As the world becomes more globally connected with fast-paced technological advancements, teachers are continually working to bring a broader world perspective into the classroom.
What is a broader world perspective? A broader world perspective is about relating how a country is empowered and driven by other countries. How things like technology, manufacturing, and resources are all connected and how we can continue to look for peaceful solutions to famine, war, starvation, food, the environment, and water worldwide by learning and knowing more about how other countries experience the world and their particular social and economic environment in different ways than we do.
As nations come together more globally, there is more dependence on other nations for support during natural disasters such as hurricanes, floods, and tsunamis.
It is therefore important that teachers relate what they are teaching to the broadest global perspective possible in order to insure that the new leaders of the world that are graduating from classes today are fully informed regarding all aspects of their global environment.
A broader world perspective will try to relate the subject being taught to the greater world perspective by for instance in English and literature, the teacher can discuss the Pulitzer prize winners who usually are from different countries around the world. In mathematics teachers can discuss the world’s most famous mathematicians. Discussions on the Nobel prizes in science can give a broader world perspective to students, telling them about the greatest thinkers and scientists ever known.
Other ways to bring a broader world perspective into the classroom are to emphasize:
1) Wars now going on in different countries with reasons for the wars and how they relate to the economy, trade, the stock market; and how natural disasters and environmental degradation influence wars.
2) The environment worldwide – How do people use and abuse the environment; or help to keep a healthy environment by changing and impacting the economy, the labor force, the reasons for war, and the health of people worldwide.
3) Third world countries – How can people in developed countries help those people in third world developing countries meet their needs for food, clothing, and shelter? How can developed countries use their resources to make sure there are resources for the rest of the developing countries?
4) Destruction of the rainforests – There are rainforests around the world that are being depleted of hundreds of still unknown species of animals and plants – How will this affect the future of health worldwide; and how will the depletion of rainforests affect the climate of countries worldwide?
5) The nuclear arms race – How can we as a people stem the tide of nuclear weapons and why have nuclear weapons become a fearful force in every country in the world?
6) Cultures of different lands and countries. How knowing about other cultures can help alleviate racism, ethnocentrism, stereotyping, and lack of empathy for other people.
7) Trade – trade has been important in the history of the world. How do we trade with other countries? How trade can control the balance of power in the world.
8) Banking – the history of banking around the world – how other countries use banking. All about the World Bank.
9) Discussions on the economy of other countries – the economy of developed countries as opposed to the economy of developing countries.
Teaching about broader world perspectives in the early grades
In all cases, these ideas can be taught along with mathematics, English, science, health, and social studies. These discussions can start in the early and even pre-school grades in minimal ways and increase in information for the later grades. Social studies teaches all of these ideas and social studies starts early.
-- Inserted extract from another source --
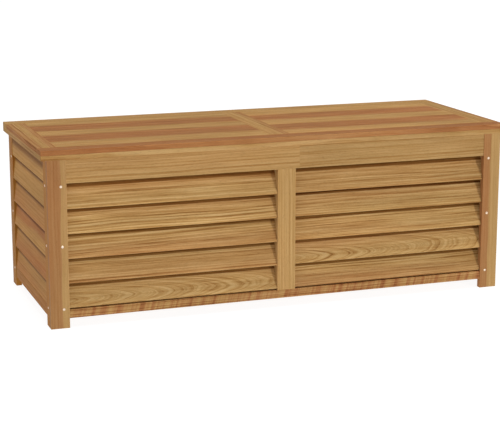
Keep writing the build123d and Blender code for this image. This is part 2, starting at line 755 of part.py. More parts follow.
def lid_brackets():
    """Angle brackets under the lid that carry the struts' upper studs."""
    tab_low = LID_STUD.Z - TAB_BELOW
    with BuildPart() as brackets:
        for sign in SIDES.values():
            x_tab = sorted((sign * LID_TAB_X, sign * (LID_TAB_X + BRACKET_T)))
            x_foot = sorted((sign * LID_TAB_X, sign * (LID_TAB_X + FOOT_W)))
            y_foot = (LID_STUD.Y - FOOT_LEN / 2, LID_STUD.Y + FOOT_LEN / 2)
            y_tab = (LID_STUD.Y - TAB_W / 2, LID_STUD.Y + TAB_W / 2)
            span((x_foot[0], y_foot[0], LID_UNDER - BRACKET_T), (x_foot[1], y_foot[1], LID_UNDER))
            span((x_tab[0], y_tab[0], tab_low), (x_tab[1], y_tab[1], LID_UNDER))
            stud(sign, LID_STUD, LID_TAB_X)
            for plane in lid_bracket_screw_planes(sign):
                with Locations(plane):
                    Hole(radius=BRACKET_SCREW_R + PLATE_CLEAR, depth=BRACKET_T)
    save(brackets, "strut_lid_brackets")


def box_bracket_screw_planes(sign):
    """Planes on the box bracket's inner face, one at each of its screws."""
    x = sign * (BOX_PLATE_X - BRACKET_T)
    return [
        Plane((x, BOX_STUD.Y, BOX_STUD.Z + dz), z_dir=(-sign, 0, 0))
        for dz in (-BOX_PLATE_SCREW_PITCH / 2, BOX_PLATE_SCREW_PITCH / 2)
    ]


def box_brackets():
    """Plates on the side battens that carry the struts' lower studs."""
    with BuildPart() as brackets:
        for sign in SIDES.values():
            x_low, x_high = sorted((sign * BOX_PLATE_X, sign * (BOX_PLATE_X - BRACKET_T)))
            half_w, half_h = BOX_PLATE_W / 2, BOX_PLATE_H / 2
            span(
                (x_low, BOX_STUD.Y - half_w, BOX_STUD.Z - half_h),
                (x_high, BOX_STUD.Y + half_w, BOX_STUD.Z + half_h),
            )
            stud(sign, BOX_STUD, BOX_PLATE_X - BRACKET_T)
            for plane in box_bracket_screw_planes(sign):
                with Locations(plane):
                    Hole(radius=BRACKET_SCREW_R + PLATE_CLEAR, depth=BRACKET_T)
    save(brackets, "strut_box_brackets")


def hardware_screws(name, up, bracket_planes):
    """All the hinge and strut screws of one body."""
    with BuildPart() as screws:
        for centre in HINGE_CENTRES:
            for plane in leaf_screw_planes(centre, up):
                add(countersunk_screw(plane))
        for sign in SIDES.values():
            for plane in bracket_planes(sign):
                add(pan_screw(plane))
    save(screws, name)


post_boards()
corner_blocks()
post_screws()
rails()
stiles()
side_battens()
louvres()
floor()
lid_top()
lid_sub_frame()
hinge_leaves("hinge_box_leaves", -1, (0, 2, 4))
hinge_leaves("hinge_lid_leaves", 1, (1, 3))
hinge_pins()
lid_brackets()
box_brackets()
for side_name, side_sign in SIDES.items():
    strut_tube(side_name, side_sign)
    strut_rod(side_name, side_sign)
hardware_screws("box_hardware_screws", -1, box_bracket_screw_planes)
hardware_screws("lid_hardware_screws", 1, lid_bracket_screw_planes)

closed_length = hypot(STRUT_LINE.Y, STRUT_LINE.Z)
print(f"strut, closed, stud to stud: {closed_length:.1f} mm")
print(f"lid pin axis: y {PIVOT.Y:.2f}  z {PIVOT.Z:.2f}")
print(f"lid stud: y {LID_STUD.Y:.3f}  z {LID_STUD.Z:.3f}")
print(f"box stud: y {BOX_STUD.Y:.3f}  z {BOX_STUD.Z:.3f}")
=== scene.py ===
"""Looks of the louvred wooden deck storage box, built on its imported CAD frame.

Metres, +Z up, front towards -Y.  Every wooden board keeps its CAD mesh and gets
eased edges and a solid-wood material whose growth rings run through the board.
"""
from math import cos, pi, radians, sin

import bmesh
import bpy
from mathutils import Matrix, Vector


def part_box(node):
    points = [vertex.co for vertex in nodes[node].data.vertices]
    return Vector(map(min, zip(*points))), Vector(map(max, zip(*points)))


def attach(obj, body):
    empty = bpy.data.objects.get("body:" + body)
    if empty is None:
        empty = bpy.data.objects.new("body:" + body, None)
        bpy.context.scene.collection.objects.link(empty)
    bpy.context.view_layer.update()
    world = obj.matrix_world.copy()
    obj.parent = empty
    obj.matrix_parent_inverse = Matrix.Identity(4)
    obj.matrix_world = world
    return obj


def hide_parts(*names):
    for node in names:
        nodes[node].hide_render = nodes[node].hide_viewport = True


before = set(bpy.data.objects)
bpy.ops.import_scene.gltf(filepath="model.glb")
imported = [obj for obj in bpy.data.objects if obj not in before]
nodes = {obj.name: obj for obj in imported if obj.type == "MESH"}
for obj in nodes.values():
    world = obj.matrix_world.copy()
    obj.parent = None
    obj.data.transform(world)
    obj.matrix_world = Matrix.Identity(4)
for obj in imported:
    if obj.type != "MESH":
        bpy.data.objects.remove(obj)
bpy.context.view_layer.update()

X, Y, Z = Vector((1, 0, 0)), Vector((0, 1, 0)), Vector((0, 0, 1))
MM = 0.001

# ------------------------------------------------------------- driving values
LOUVRE_TILT = radians(23.5)
LOUVRE_PITCH = 76.44 * MM
LOUVRE_W = 84 * MM
LOUVRE_T = 12 * MM
LOUVRES = 5
LID_SLATS = 5
LID_SLAT_GAP = 1.5 * MM
FLOOR_SLATS = 5
FLOOR_SLAT_GAP = 8 * MM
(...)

Coloring pictures of the endangered species worldwide in the early grades to workshops and field trips about them with intense scientific study in the higher grades always brings a broader world perspective to the classroom.
Children in the early grades can color pictures, help with bulletin boards and learning centers, and create works of art about other countries:
* present and past world leaders (presidents, dictators, kings)
* precious metals and gemstones
* native animal and bird species
* general geography projects
* great rivers. lakes, and forests
* different energy resources – wood, oil, gas, coal, windpower, solar, hydropower
* history and ancient history
* boats, planes, trains, and cars – their history
* famous inventions around the world
Science fair projects can also be geared to the broader world perspective and children creating their science fair projects should relate their findings to the world at large.
In conclusion, there are many ways to bring a broader world perspective into the classroom, beginning in the early grades with simple projects to more intense and informative projects and discussions in the higher grades.